> _INPUT MATERIAL_
—————
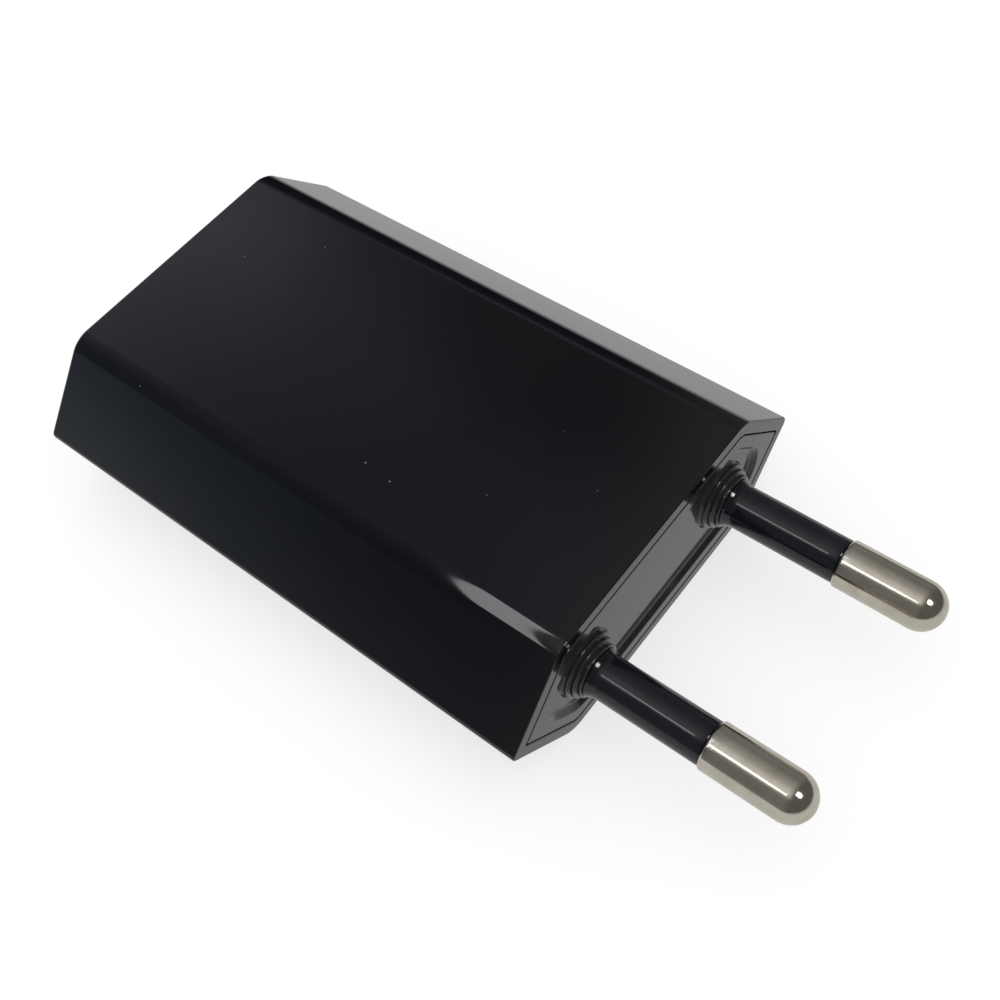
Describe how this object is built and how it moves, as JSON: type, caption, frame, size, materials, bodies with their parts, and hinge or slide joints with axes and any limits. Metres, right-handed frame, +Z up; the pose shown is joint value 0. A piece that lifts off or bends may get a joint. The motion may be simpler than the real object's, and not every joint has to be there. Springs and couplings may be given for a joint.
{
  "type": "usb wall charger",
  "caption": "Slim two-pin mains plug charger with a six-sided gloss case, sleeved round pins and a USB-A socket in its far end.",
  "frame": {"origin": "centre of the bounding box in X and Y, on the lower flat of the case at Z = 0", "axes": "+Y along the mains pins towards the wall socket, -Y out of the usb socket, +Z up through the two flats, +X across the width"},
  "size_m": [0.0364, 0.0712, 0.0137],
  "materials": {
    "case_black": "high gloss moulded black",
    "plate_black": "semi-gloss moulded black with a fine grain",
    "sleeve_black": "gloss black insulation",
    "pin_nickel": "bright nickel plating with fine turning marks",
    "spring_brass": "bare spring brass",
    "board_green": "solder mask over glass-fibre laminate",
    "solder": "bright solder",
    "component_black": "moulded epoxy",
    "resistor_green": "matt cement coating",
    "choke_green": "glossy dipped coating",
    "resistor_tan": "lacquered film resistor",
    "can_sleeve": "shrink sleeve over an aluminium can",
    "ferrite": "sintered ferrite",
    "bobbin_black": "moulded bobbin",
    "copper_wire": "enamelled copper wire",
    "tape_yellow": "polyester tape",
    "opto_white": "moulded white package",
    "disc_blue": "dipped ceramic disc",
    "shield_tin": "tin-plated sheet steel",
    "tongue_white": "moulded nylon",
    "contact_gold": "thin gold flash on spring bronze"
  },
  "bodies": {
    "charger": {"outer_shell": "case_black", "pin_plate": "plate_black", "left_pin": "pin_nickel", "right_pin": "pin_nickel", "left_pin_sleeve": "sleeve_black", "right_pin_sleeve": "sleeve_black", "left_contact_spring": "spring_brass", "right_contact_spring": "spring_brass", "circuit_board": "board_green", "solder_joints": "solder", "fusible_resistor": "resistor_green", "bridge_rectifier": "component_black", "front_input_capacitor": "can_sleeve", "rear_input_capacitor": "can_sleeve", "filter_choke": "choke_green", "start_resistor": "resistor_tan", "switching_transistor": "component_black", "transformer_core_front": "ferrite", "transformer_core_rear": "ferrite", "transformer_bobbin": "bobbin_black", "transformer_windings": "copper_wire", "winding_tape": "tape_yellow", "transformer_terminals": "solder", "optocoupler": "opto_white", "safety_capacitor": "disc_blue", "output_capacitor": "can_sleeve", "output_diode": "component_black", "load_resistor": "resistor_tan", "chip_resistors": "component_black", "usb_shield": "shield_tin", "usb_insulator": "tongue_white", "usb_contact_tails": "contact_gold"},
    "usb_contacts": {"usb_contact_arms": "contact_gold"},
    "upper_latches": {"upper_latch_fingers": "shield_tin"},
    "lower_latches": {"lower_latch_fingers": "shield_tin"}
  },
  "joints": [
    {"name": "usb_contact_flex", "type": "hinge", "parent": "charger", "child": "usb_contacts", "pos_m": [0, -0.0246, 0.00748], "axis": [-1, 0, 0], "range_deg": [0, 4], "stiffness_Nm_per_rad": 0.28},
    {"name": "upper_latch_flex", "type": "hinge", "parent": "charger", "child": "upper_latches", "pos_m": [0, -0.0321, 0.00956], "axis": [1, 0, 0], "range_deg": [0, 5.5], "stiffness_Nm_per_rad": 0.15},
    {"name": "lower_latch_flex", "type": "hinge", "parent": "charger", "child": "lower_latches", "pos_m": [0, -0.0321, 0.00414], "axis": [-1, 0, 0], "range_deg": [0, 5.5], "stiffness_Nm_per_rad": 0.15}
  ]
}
—————
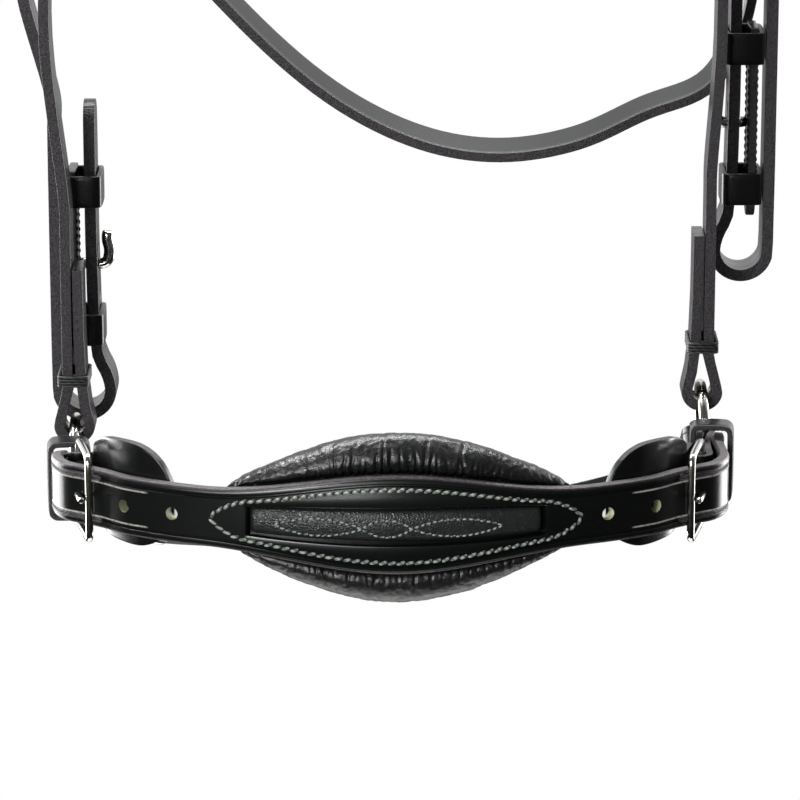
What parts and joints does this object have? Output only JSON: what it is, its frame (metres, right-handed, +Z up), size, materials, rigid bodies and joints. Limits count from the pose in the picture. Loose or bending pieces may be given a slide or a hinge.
—————
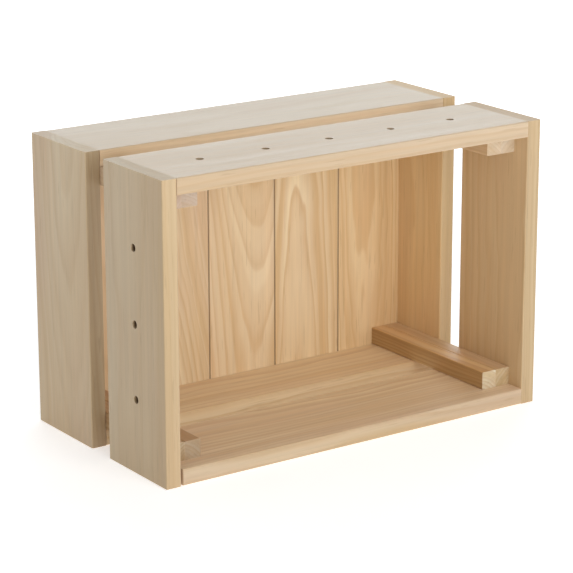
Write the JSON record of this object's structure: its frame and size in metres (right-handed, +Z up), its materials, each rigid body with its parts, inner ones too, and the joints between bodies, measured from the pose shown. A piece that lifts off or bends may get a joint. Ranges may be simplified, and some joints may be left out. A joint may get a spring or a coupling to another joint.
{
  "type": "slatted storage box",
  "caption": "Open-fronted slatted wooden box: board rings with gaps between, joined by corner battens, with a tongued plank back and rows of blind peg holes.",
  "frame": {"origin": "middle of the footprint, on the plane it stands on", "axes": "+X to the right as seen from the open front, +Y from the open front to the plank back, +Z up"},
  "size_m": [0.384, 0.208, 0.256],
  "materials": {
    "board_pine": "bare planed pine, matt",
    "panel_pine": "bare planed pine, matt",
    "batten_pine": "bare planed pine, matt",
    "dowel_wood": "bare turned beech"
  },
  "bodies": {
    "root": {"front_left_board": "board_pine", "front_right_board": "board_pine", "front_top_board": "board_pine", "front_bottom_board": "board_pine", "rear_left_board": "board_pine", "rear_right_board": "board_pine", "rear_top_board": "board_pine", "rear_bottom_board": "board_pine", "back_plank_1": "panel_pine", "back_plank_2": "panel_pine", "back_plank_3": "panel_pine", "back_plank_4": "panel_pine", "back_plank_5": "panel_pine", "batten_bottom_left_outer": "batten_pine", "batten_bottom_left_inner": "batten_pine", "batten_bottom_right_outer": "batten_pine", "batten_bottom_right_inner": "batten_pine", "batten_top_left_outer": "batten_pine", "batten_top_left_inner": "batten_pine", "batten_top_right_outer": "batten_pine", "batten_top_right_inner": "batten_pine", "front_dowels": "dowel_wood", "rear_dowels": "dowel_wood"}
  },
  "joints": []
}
—————
> _WHAT THE TASK REQUIRES_
Look for the word "lifts" in every line of the listing and copy the lines that have it.

> _SOLUTION TO THIS PROBLEM_
Describe how this object is built and how it moves, as JSON: type, caption, frame, size, materials, bodies with their parts, and hinge or slide joints with axes and any limits. Metres, right-handed frame, +Z up; the pose shown is joint value 0. A piece that lifts off or bends may get a joint. The motion may be simpler than the real object's, and not every joint has to be there. Springs and couplings may be given for a joint.
Write the JSON record of this object's structure: its frame and size in metres (right-handed, +Z up), its materials, each rigid body with its parts, inner ones too, and the joints between bodies, measured from the pose shown. A piece that lifts off or bends may get a joint. Ranges may be simplified, and some joints may be left out. A joint may get a spring or a coupling to another joint.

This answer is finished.